Music Heals Veterans program director Chris Blackstock said that the goal of the event was to bring the therapeutic power of music to serving and retired members of the Canadian Armed Forces along with first responders and medical professionals who are dealing with the invisible wounds of their service.
The workshop was conducted by renowned Canadian musician Carl Dixon – a former member of Coney Hatch, The Guess Who and April Wine.
According to Blackstock, Dixon was a perfect match for the workshop as he could connect with the participants through his own traumatic experience of having survived a car crash and found healing through the power of music.
“Most of our participants have PTSD or they have some type of physical injury that they’re recovering from, so the reason why we invited Carl is because he knows so much about what we've gone through as it's similar to what he's gone through,” said Blackstock. “We are lucky he had time in his busy schedule to come and share his writing methods with us and hopefully we can write some songs in the future.”
Dixon said that he felt so honoured to be able to help support the Music Heals Veterans organization as he knows first-hand about the healing powers of music.
“To be able to help these people emerge from a trauma in some way is very important use of my abilities and my own experience,” said Dixon. "Music has unbelievable deep connections into our thoughts and our emotions as any of us who has ever heard a song and has been triggered immediately back to some place in our memory can attest to. So I’m here to help these people tap into that inner potential and channel their feelings through music.”

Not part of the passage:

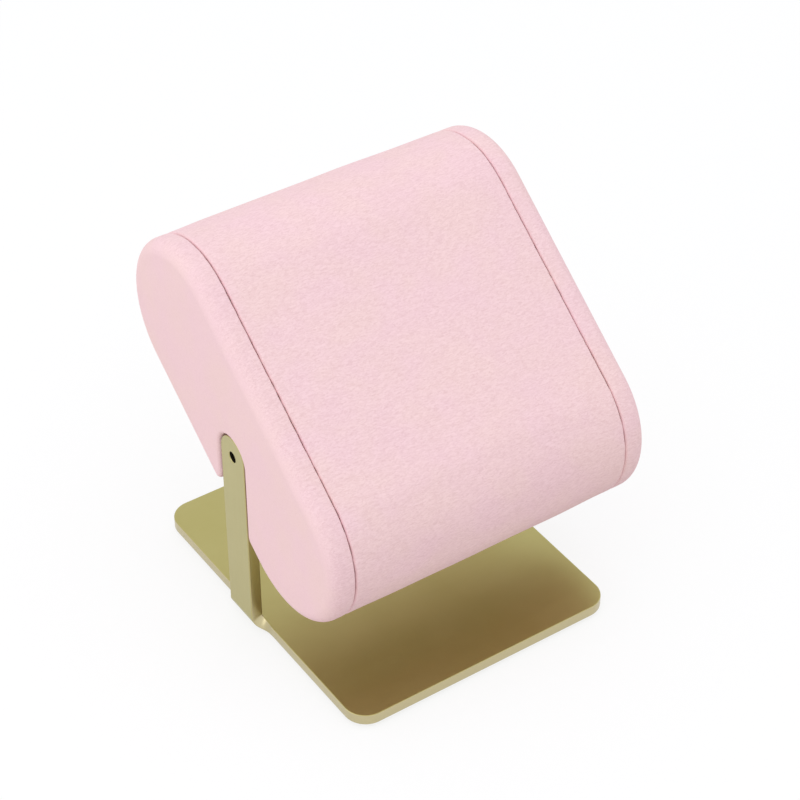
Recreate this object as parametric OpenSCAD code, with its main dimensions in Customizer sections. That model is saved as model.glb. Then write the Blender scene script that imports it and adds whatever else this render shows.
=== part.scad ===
// Bracelet holder: a slanted suede pillow carried on one ear of a folded brass stand.
// Millimetres. X runs along the pillow, -Y is the front, Z is up.
// The origin is on the table, under the middle of the stand's plate.

/* [Stand] */
// Width of the plate along the pillow
plate_w = 55; // [45:1:80]
// Depth of the plate from front to back
plate_d = 66.4; // [50:0.2:90]
// Radius of the plate's four corners
plate_corner_r = 4.3; // [2:0.1:10]
// Thickness of the metal sheet
sheet_t = 2.2; // [1.5:0.1:3]
// Inside radius of the fold between plate and ear
fold_r = 0.3; // [0.2:0.1:2]
// How far the ear's outer face stands outside the plate's edge
ear_step = 1.95; // [0.5:0.05:2.4]
// Width of the ear
ear_w = 7.5; // [6:0.5:12]
// How far the ear's centre line lies behind the plate's middle
ear_back = 2.4; // [-6:0.1:6]
// How far the centre of the ear's round top lies above the screw
ear_rise = 0.4; // [0:0.1:1]
// Radius of the two fillets where the ear leaves the plate
ear_root_r = 2.8; // [1:0.1:5]

/* [Base pad] */
// Thickness of the foam pad under the plate
pad_t = 0.8; // [0.5:0.1:2]
// How far the pad stays inside the plate's edge
pad_inset = 2.5; // [1:0.5:6]

/* [Pillow] */
// Length of the pillow over both end faces
pillow_len = 66.5; // [50:0.5:90]
// Long side of the pillow's oval section
pillow_h = 72.5; // [60:0.5:85]
// Short side of the pillow's oval section
pillow_t = 31.3; // [26:0.1:40]
// Angle of the section's long side above the horizontal
pillow_lean = 37.2; // [25:0.1:60]
// Height of the pillow's centre above the plate's underside
pillow_rise = 43.65; // [40:0.05:60]
// Thickness of the suede
suede_t = 0.9; // [0.6:0.1:1.2]
// Depth of each end cap, from its seam to its face
cap_depth = 4.75; // [4.75:0.25:8]
// Radius of the soft rim round each end face
rim_r = 2.6; // [1.5:0.1:3.5]

/* [Ear pocket and screw] */
// How far the ear's face sits below the pillow's end face
ear_recess = 0.35; // [0:0.05:0.9]
// Gap between the ear and the side of its pocket
pocket_gap = 0.5; // [0.1:0.05:0.6]
// Radius of the suede's tip, where the pocket's far wall meets the underside
tip_r = 2.2; // [1.2:0.2:3]
// How far the screw sits below the pillow's centre
screw_drop = 5.4; // [3:0.1:9]
// Diameter of the set screw
screw_d = 2; // [2:0.5:3]
// Length of the set screw
screw_len = 8; // [6:1:12]
// How far the set screw is sunk below the ear's face
screw_sink = 0.2; // [0.1:0.1:1]
// Width across the flats of the screw's hexagon socket
socket_af = 0.9; // [0.9:0.1:1.5]
// Depth of the screw's hexagon socket
socket_depth = 1.1; // [1:0.1:2]
// Outside diameter of the threaded insert's barrel
insert_d = 3.5; // [3.5:0.5:5]
// Length of the insert's barrel behind its flange
insert_len = 5; // [4:0.5:8]
// Diameter of the insert's flange
flange_d = 8; // [7:0.5:12]
// Thickness of the insert's flange
flange_t = 1; // [0.6:0.1:1.5]
// Radial gap round the screw and round the insert
fit_gap = 0.05; // [0.02:0.01:0.1]

/* [Hidden] */
$fn = 96;
brass_gold = "#B9AE78";
suede_pink = "#F0CDD1";
foam_grey = "#4A4A4C";
foam_white = "#E9E6DE";
board_tan = "#B58F64";
insert_steel = "#C9C6BE";
screw_black = "#1E1D1C";
// Overshoot of a cutting tool beyond the face it cuts
over = 1;
// The tip's round crosses the underside by this much, so that it doesn't graze it
graze = 0.02;
// Heights: the table is at zero, the plate lies on its pad
plate_z = pad_t;
pillow_z = plate_z + pillow_rise;
screw_z = pillow_z - screw_drop;
// Places along the pillow, from the ear at its left end to its right end
ear_out_x = -(plate_w / 2 + ear_step);
ear_in_x = ear_out_x + sheet_t;
left_face_x = ear_out_x - ear_recess;
left_seam_x = left_face_x + cap_depth;
right_face_x = left_face_x + pillow_len;
right_seam_x = right_face_x - cap_depth;
body_len = right_seam_x - left_seam_x;
// The oval section is two half circles joined by straight sides
end_r = pillow_t / 2;
end_span = pillow_h / 2 - end_r;
board_r = end_r - suede_t;
board_t = cap_depth - suede_t;
board_rim_r = rim_r - suede_t;
bore_r = screw_d / 2 + fit_gap;

// Rectangle with four round corners, centred
module rounded_plate_outline(w, d, r) {
    square([w - 2 * r, d], center = true);
    square([w, d - 2 * r], center = true);
    for (sx = [-1, 1], sy = [-1, 1])
        translate([sx * (w / 2 - r), sy * (d / 2 - r)]) circle(r);
}

// Side view of the fold: a flat leg along the plate, a bend and an upright leg
module fold_profile(height) {
    outer_r = fold_r + sheet_t;
    difference() {
        circle(outer_r);
        circle(fold_r);
        translate([0, -outer_r - over]) square(2 * (outer_r + over));
        translate([-outer_r - over, 0]) square(2 * (outer_r + over));
    }
    translate([-outer_r, 0]) square([sheet_t, height - outer_r]);
    translate([0, -outer_r]) square([outer_r, sheet_t]);
}

// Upright strip with a round top
module strip_outline(w, height) {
    translate([-w / 2, 0]) square([w, height]);
    translate([0, height]) circle(w / 2);
}

// Front view of the ear: the strip, with a fillet at each side of its root
module ear_outline(w, height, root_r) {
    strip_outline(w, height);
    difference() {
        translate([-w / 2 - root_r, 0]) square([w + 2 * root_r, root_r]);
        for (side = [-1, 1])
            translate([side * (w / 2 + root_r), root_r]) circle(root_r);
    }
}

// Turns a flat outline drawn as (across, up) into a slab that starts at x and is t thick
module upright_slab(x, t) {
    translate([x, 0, 0]) rotate([90, 0, 90]) linear_extrude(t) children();
}

// Puts what is drawn on the section's own axes at a place along the pillow
module on_pillow(x) {
    translate([x, ear_back, pillow_z]) rotate([0, 90, 0]) rotate([0, 0, 90 + pillow_lean]) children();
}

// Puts a turned piece on the screw's axis at a place along the pillow
module on_screw_axis(x) {
    translate([x, ear_back, screw_z]) rotate([0, 90, 0]) children();
}

// The pillow's section at a given half thickness
module oval(r) {
    square([2 * end_span, 2 * r], center = true);
    for (side = [-1, 1]) translate([side * end_span, 0]) circle(r);
}

// Half of an end cap's side view: square at the seam, round at the rim
module rim_profile(r, depth, rim) {
    translate([0, -over]) square([r, depth - rim + over]);
    square([r - rim, depth]);
    translate([r - rim, depth - rim]) circle(rim);
}

// Oval block with a round rim, from a little behind the seam to the end face
module rimmed_block(r, depth, rim) {
    for (side = [-1, 1])
        translate([side * end_span, 0, 0]) rotate_extrude() rim_profile(r, depth, rim);
    translate([-end_span, 0, 0]) rotate([90, 0, 90]) linear_extrude(2 * end_span) {
        rim_profile(r, depth, rim);
        mirror([1, 0]) rim_profile(r, depth, rim);
    }
}

// The same block cut off square at the seam
module cap_block(r, depth, rim) {
    difference() {
        rimmed_block(r, depth, rim);
        translate([0, 0, -2 * over]) linear_extrude(2 * over) square(2 * pillow_h, center = true);
    }
}

// Suede skin of an end cap
module cap_skin() {
    difference() {
        cap_block(end_r, cap_depth, rim_r);
        rimmed_block(board_r, board_t, board_rim_r);
    }
}

// The sharp corner between an upright wall at the left and the pillow's underside, without its round
module tip_outline(r) {
    reach = tip_r + over;
    difference() {
        polygon(reach * [
            [0, 0], [-1, 0], [-1, -(1 + sin(pillow_lean)) / cos(pillow_lean)],
            [sin(pillow_lean), -cos(pillow_lean)]
        ]);
        circle(r);
    }
}

// Pocket round the ear and round a skin of a given thickness, open at the end face and at the underside.
// The corner beside the tip keeps a suede floor.
module ear_pocket(skin) {
    drop = pillow_h / 2 + over;
    depth = ear_in_x - left_face_x + over;
    tip_y = ear_w / 2 + pocket_gap + tip_r;
    tip_z = pillow_z - (end_r - tip_r + graze - tip_y * sin(pillow_lean)) / cos(pillow_lean);
    translate([0, ear_back, screw_z - drop]) upright_slab(left_face_x - over, depth)
        strip_outline(ear_w + 2 * (pocket_gap + skin), drop + ear_rise);
    translate([0, ear_back + tip_y, tip_z]) upright_slab(left_face_x - over, depth - suede_t + skin)
        tip_outline(tip_r - skin);
}

// Plate and ear, folded from one sheet
module stand() {
    fold_x = ear_out_x + fold_r + sheet_t;
    ear_height = screw_z + ear_rise - plate_z;
    color(brass_gold) difference() {
        union() {
            translate([0, 0, plate_z]) linear_extrude(sheet_t)
                rounded_plate_outline(plate_w, plate_d, plate_corner_r);
            translate([0, ear_back, plate_z]) intersection() {
                translate([fold_x, plate_d / 2, fold_r + sheet_t]) rotate([90, 0, 0])
                    linear_extrude(plate_d) fold_profile(ear_height + ear_w);
                upright_slab(ear_out_x - over, 2 * (fold_r + sheet_t) + over)
                    ear_outline(ear_w, ear_height, ear_root_r);
            }
        }
        on_screw_axis(ear_out_x - over) cylinder(r = bore_r, h = sheet_t + 2 * over);
    }
}

// Thin foam sheet that the plate stands on
module base_pad() {
    color(foam_grey) linear_extrude(pad_t)
        rounded_plate_outline(plate_w - 2 * pad_inset, plate_d - 2 * pad_inset, plate_corner_r);
}

// Firm foam block inside the pillow, hollowed for the threaded insert
module foam_core() {
    color(foam_white) difference() {
        on_pillow(left_seam_x) linear_extrude(body_len) oval(board_r);
        on_screw_axis(left_seam_x - over) cylinder(r = flange_d / 2 + fit_gap, h = flange_t + over);
        on_screw_axis(left_seam_x - over) cylinder(r = insert_d / 2 + fit_gap, h = flange_t + insert_len + over);
        on_screw_axis(left_seam_x) cylinder(r = bore_r, h = screw_len);
    }
}

// Suede sleeve round the foam, between the two seams
module body_cover() {
    color(suede_pink) on_pillow(left_seam_x) linear_extrude(body_len) difference() {
        oval(end_r);
        oval(board_r);
    }
}

// Board that the ear is screwed to, with a pocket for the ear and its suede lining
module left_end_board() {
    color(board_tan) difference() {
        on_pillow(left_seam_x) mirror([0, 0, 1]) cap_block(board_r, board_t, board_rim_r);
        ear_pocket(suede_t);
        on_screw_axis(left_face_x) cylinder(r = insert_d / 2 + fit_gap, h = cap_depth + over);
    }
}

// Board that closes the other end
module right_end_board() {
    color(board_tan) on_pillow(right_seam_x) cap_block(board_r, board_t, board_rim_r);
}

// Suede over the left board, cut open at the ear and tucked into the board's pocket
module left_end_cover() {
    color(suede_pink) difference() {
        union() {
            on_pillow(left_seam_x) mirror([0, 0, 1]) cap_skin();
            intersection() {
                on_pillow(left_seam_x) mirror([0, 0, 1]) cap_block(end_r, cap_depth, rim_r);
                ear_pocket(suede_t);
            }
        }
        ear_pocket(0);
    }
}

// Suede over the right board
module right_end_cover() {
    color(suede_pink) on_pillow(right_seam_x) cap_skin();
}

// Flanged insert: the flange bears on the inside of the left board
module threaded_insert() {
    floor_t = left_seam_x - ear_in_x;
    color(insert_steel) difference() {
        union() {
            on_screw_axis(left_seam_x) cylinder(r = flange_d / 2, h = flange_t);
            on_screw_axis(ear_in_x) cylinder(r = insert_d / 2, h = floor_t + flange_t + insert_len);
        }
        on_screw_axis(ear_in_x - over) cylinder(r = bore_r, h = cap_depth + flange_t + insert_len + over);
    }
}

// Headless screw through the ear into the insert, with a hexagon socket and a chamfered point
module set_screw() {
    point = screw_d / 5;
    socket_r = socket_af / sqrt(3);
    color(screw_black) on_screw_axis(ear_out_x + screw_sink) difference() {
        union() {
            cylinder(r = screw_d / 2, h = screw_len - point);
            translate([0, 0, screw_len - point]) cylinder(r1 = screw_d / 2, r2 = screw_d / 2 - point, h = point);
        }
        translate([0, 0, -over]) cylinder(r = socket_r, h = socket_depth + over, $fn = 6);
    }
}

stand();
base_pad();
foam_core();
body_cover();
left_end_board();
right_end_board();
left_end_cover();
right_end_cover();
threaded_insert();
set_screw();
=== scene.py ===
import math

import bmesh
import bpy
import numpy as np
from mathutils import Matrix, Vector
from mathutils.geometry import delaunay_2d_cdt


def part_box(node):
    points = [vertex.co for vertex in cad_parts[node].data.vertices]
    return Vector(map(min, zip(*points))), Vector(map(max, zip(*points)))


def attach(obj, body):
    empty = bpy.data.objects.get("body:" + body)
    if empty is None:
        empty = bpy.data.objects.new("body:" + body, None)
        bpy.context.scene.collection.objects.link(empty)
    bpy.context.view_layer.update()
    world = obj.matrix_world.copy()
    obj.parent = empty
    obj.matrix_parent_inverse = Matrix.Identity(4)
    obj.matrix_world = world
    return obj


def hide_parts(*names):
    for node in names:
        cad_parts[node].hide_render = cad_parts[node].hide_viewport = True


# Bracelet holder: a slanted suede pillow carried on one ear of a folded brass stand.
# Sizes are real ones in millimetres. They become metres where a mesh is made.

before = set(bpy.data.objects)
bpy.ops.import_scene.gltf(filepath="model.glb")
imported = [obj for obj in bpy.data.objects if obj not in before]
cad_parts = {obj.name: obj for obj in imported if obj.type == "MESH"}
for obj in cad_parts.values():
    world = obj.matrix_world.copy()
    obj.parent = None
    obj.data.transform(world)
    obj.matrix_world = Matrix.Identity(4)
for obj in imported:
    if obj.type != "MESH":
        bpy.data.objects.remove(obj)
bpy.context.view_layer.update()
MM = 0.001


def node_box(node):
    """Lowest and highest corner of a CAD node, in millimetres."""
    low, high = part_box(node)
    return np.array(low) / MM, np.array(high) / MM


# Stand: what the CAD box doesn't give of the folded sheet
SHEET_T = 2.2
FOLD_R = 0.3
EAR_W = 7.5
# The ear's round top turns about a centre that lies this far above the screw
EAR_RISE = 0.4
BORE_R = 1.05
PLATE_CORNER_R = 4.3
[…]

One of the participants, Bonnie Savoie, said that the workshop was a great experience as it was nice to see and hear from a civilian perspective.
“He shared his own experiences of surviving a trauma and living with PTSD that a lot of people in the room could connect with,” said Savoie, who served in the military reserve and regular force for more than 17 years. “He spoke about the isolation and darkness that we often feel and how music and songwriting can help us to come out of that black hole and begin to heal.”
Later that evening, workshop participants and other members of the community gathered at the Pig and Pint for the Music Heals Veterans fundraiser. With performances from local artists and Carl Dixon himself, the event raised an impressive $1,400 in support of the Music Heals Veterans organization.